What the exercise asks:
The records that follow must be repeated verbatim, every one of them.

Entries supplied:
▼
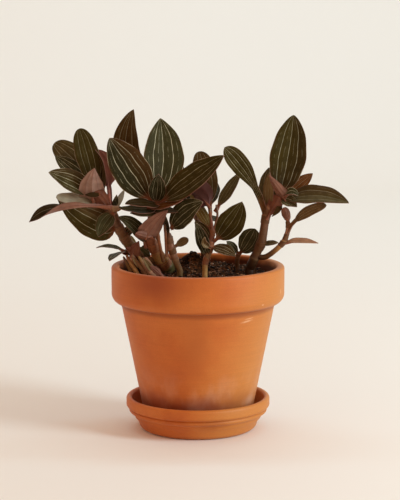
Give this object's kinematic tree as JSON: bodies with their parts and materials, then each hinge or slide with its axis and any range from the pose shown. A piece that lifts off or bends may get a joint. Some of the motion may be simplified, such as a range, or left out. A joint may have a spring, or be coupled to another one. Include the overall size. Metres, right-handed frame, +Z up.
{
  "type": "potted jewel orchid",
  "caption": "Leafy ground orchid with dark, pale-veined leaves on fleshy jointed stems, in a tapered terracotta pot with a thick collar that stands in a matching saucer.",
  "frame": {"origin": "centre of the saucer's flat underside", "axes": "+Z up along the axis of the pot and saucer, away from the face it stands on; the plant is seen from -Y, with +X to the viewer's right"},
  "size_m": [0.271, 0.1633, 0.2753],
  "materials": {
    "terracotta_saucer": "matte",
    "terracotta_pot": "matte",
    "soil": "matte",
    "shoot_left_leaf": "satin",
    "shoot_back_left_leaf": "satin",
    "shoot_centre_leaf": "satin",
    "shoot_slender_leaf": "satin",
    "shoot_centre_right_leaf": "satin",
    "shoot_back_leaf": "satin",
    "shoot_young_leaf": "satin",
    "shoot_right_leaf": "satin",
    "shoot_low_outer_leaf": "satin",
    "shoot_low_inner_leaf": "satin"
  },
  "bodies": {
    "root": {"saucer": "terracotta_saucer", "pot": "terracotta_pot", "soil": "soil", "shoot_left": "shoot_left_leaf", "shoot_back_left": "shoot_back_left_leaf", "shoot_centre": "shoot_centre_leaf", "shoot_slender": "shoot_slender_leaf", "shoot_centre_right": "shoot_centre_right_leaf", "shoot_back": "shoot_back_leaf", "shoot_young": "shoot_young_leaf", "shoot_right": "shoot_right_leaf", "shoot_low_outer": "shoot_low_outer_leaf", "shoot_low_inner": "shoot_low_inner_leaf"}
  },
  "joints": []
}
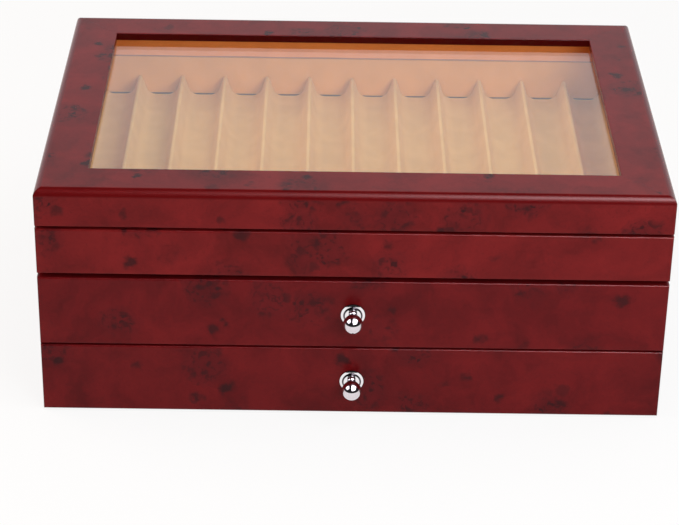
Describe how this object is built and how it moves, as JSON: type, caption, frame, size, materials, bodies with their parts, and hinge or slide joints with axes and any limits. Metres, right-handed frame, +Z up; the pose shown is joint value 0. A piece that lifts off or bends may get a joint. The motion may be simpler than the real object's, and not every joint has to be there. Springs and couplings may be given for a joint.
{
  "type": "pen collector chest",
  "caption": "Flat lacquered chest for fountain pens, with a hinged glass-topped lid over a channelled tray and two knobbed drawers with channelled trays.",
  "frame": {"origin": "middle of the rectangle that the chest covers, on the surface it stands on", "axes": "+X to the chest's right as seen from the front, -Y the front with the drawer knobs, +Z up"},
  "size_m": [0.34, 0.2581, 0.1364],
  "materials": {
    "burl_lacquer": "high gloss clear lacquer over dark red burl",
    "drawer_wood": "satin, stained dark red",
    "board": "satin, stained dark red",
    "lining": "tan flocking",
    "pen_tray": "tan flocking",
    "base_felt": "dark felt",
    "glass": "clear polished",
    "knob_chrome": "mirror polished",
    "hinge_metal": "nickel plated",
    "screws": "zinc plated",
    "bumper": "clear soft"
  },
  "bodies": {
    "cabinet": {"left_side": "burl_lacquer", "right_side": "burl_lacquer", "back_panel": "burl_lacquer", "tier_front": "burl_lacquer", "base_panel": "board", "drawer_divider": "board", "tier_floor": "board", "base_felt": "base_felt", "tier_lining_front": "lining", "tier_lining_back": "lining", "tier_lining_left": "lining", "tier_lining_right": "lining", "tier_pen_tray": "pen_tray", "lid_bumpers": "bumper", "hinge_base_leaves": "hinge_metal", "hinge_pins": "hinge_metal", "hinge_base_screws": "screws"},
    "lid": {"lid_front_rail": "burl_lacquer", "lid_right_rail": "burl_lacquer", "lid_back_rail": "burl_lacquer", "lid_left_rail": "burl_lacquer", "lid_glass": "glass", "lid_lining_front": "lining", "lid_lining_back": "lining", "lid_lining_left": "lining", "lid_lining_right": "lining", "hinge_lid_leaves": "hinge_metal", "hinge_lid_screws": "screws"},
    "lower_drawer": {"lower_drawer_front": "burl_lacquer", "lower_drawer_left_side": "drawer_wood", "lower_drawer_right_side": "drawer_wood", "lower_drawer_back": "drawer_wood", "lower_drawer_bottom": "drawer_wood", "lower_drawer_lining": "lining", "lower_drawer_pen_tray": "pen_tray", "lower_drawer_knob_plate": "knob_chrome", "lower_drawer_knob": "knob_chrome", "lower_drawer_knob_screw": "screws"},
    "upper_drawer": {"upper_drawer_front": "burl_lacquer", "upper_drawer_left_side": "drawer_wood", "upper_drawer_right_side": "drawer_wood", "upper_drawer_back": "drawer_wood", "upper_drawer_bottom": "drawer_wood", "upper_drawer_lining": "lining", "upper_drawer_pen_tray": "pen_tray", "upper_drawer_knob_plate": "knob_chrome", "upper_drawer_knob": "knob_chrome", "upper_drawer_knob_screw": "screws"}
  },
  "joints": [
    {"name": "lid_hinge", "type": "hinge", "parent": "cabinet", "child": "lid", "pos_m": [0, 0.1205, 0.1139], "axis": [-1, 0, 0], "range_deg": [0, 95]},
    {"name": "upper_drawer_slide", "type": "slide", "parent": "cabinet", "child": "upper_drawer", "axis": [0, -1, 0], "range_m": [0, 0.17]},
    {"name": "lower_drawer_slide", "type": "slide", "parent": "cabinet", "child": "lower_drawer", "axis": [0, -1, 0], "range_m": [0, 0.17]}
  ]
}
▲
Complete answer:
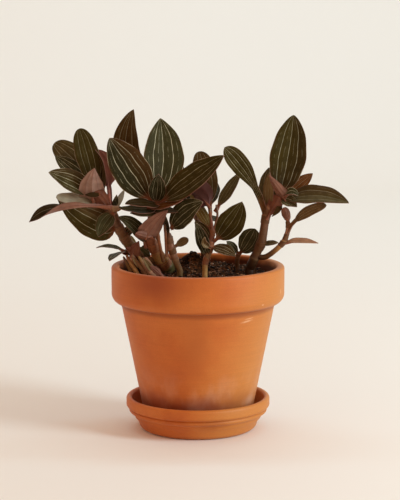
Give this object's kinematic tree as JSON: bodies with their parts and materials, then each hinge or slide with its axis and any range from the pose shown. A piece that lifts off or bends may get a joint. Some of the motion may be simplified, such as a range, or left out. A joint may have a spring, or be coupled to another one. Include the overall size. Metres, right-handed frame, +Z up.
{
  "type": "potted jewel orchid",
  "caption": "Leafy ground orchid with dark, pale-veined leaves on fleshy jointed stems, in a tapered terracotta pot with a thick collar that stands in a matching saucer.",
  "frame": {"origin": "centre of the saucer's flat underside", "axes": "+Z up along the axis of the pot and saucer, away from the face it stands on; the plant is seen from -Y, with +X to the viewer's right"},
  "size_m": [0.271, 0.1633, 0.2753],
  "materials": {
    "terracotta_saucer": "matte",
    "terracotta_pot": "matte",
    "soil": "matte",
    "shoot_left_leaf": "satin",
    "shoot_back_left_leaf": "satin",
    "shoot_centre_leaf": "satin",
    "shoot_slender_leaf": "satin",
    "shoot_centre_right_leaf": "satin",
    "shoot_back_leaf": "satin",
    "shoot_young_leaf": "satin",
    "shoot_right_leaf": "satin",
    "shoot_low_outer_leaf": "satin",
    "shoot_low_inner_leaf": "satin"
  },
  "bodies": {
    "root": {"saucer": "terracotta_saucer", "pot": "terracotta_pot", "soil": "soil", "shoot_left": "shoot_left_leaf", "shoot_back_left": "shoot_back_left_leaf", "shoot_centre": "shoot_centre_leaf", "shoot_slender": "shoot_slender_leaf", "shoot_centre_right": "shoot_centre_right_leaf", "shoot_back": "shoot_back_leaf", "shoot_young": "shoot_young_leaf", "shoot_right": "shoot_right_leaf", "shoot_low_outer": "shoot_low_outer_leaf", "shoot_low_inner": "shoot_low_inner_leaf"}
  },
  "joints": []
}
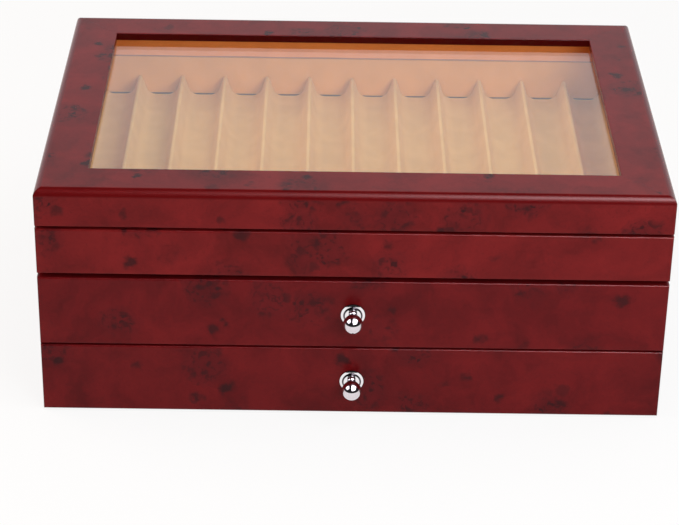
Describe how this object is built and how it moves, as JSON: type, caption, frame, size, materials, bodies with their parts, and hinge or slide joints with axes and any limits. Metres, right-handed frame, +Z up; the pose shown is joint value 0. A piece that lifts off or bends may get a joint. The motion may be simpler than the real object's, and not every joint has to be there. Springs and couplings may be given for a joint.
{
  "type": "pen collector chest",
  "caption": "Flat lacquered chest for fountain pens, with a hinged glass-topped lid over a channelled tray and two knobbed drawers with channelled trays.",
  "frame": {"origin": "middle of the rectangle that the chest covers, on the surface it stands on", "axes": "+X to the chest's right as seen from the front, -Y the front with the drawer knobs, +Z up"},
  "size_m": [0.34, 0.2581, 0.1364],
  "materials": {
    "burl_lacquer": "high gloss clear lacquer over dark red burl",
    "drawer_wood": "satin, stained dark red",
    "board": "satin, stained dark red",
    "lining": "tan flocking",
    "pen_tray": "tan flocking",
    "base_felt": "dark felt",
    "glass": "clear polished",
    "knob_chrome": "mirror polished",
    "hinge_metal": "nickel plated",
    "screws": "zinc plated",
    "bumper": "clear soft"
  },
  "bodies": {
    "cabinet": {"left_side": "burl_lacquer", "right_side": "burl_lacquer", "back_panel": "burl_lacquer", "tier_front": "burl_lacquer", "base_panel": "board", "drawer_divider": "board", "tier_floor": "board", "base_felt": "base_felt", "tier_lining_front": "lining", "tier_lining_back": "lining", "tier_lining_left": "lining", "tier_lining_right": "lining", "tier_pen_tray": "pen_tray", "lid_bumpers": "bumper", "hinge_base_leaves": "hinge_metal", "hinge_pins": "hinge_metal", "hinge_base_screws": "screws"},
    "lid": {"lid_front_rail": "burl_lacquer", "lid_right_rail": "burl_lacquer", "lid_back_rail": "burl_lacquer", "lid_left_rail": "burl_lacquer", "lid_glass": "glass", "lid_lining_front": "lining", "lid_lining_back": "lining", "lid_lining_left": "lining", "lid_lining_right": "lining", "hinge_lid_leaves": "hinge_metal", "hinge_lid_screws": "screws"},
    "lower_drawer": {"lower_drawer_front": "burl_lacquer", "lower_drawer_left_side": "drawer_wood", "lower_drawer_right_side": "drawer_wood", "lower_drawer_back": "drawer_wood", "lower_drawer_bottom": "drawer_wood", "lower_drawer_lining": "lining", "lower_drawer_pen_tray": "pen_tray", "lower_drawer_knob_plate": "knob_chrome", "lower_drawer_knob": "knob_chrome", "lower_drawer_knob_screw": "screws"},
    "upper_drawer": {"upper_drawer_front": "burl_lacquer", "upper_drawer_left_side": "drawer_wood", "upper_drawer_right_side": "drawer_wood", "upper_drawer_back": "drawer_wood", "upper_drawer_bottom": "drawer_wood", "upper_drawer_lining": "lining", "upper_drawer_pen_tray": "pen_tray", "upper_drawer_knob_plate": "knob_chrome", "upper_drawer_knob": "knob_chrome", "upper_drawer_knob_screw": "screws"}
  },
  "joints": [
    {"name": "lid_hinge", "type": "hinge", "parent": "cabinet", "child": "lid", "pos_m": [0, 0.1205, 0.1139], "axis": [-1, 0, 0], "range_deg": [0, 95]},
    {"name": "upper_drawer_slide", "type": "slide", "parent": "cabinet", "child": "upper_drawer", "axis": [0, -1, 0], "range_m": [0, 0.17]},
    {"name": "lower_drawer_slide", "type": "slide", "parent": "cabinet", "child": "lower_drawer", "axis": [0, -1, 0], "range_m": [0, 0.17]}
  ]
}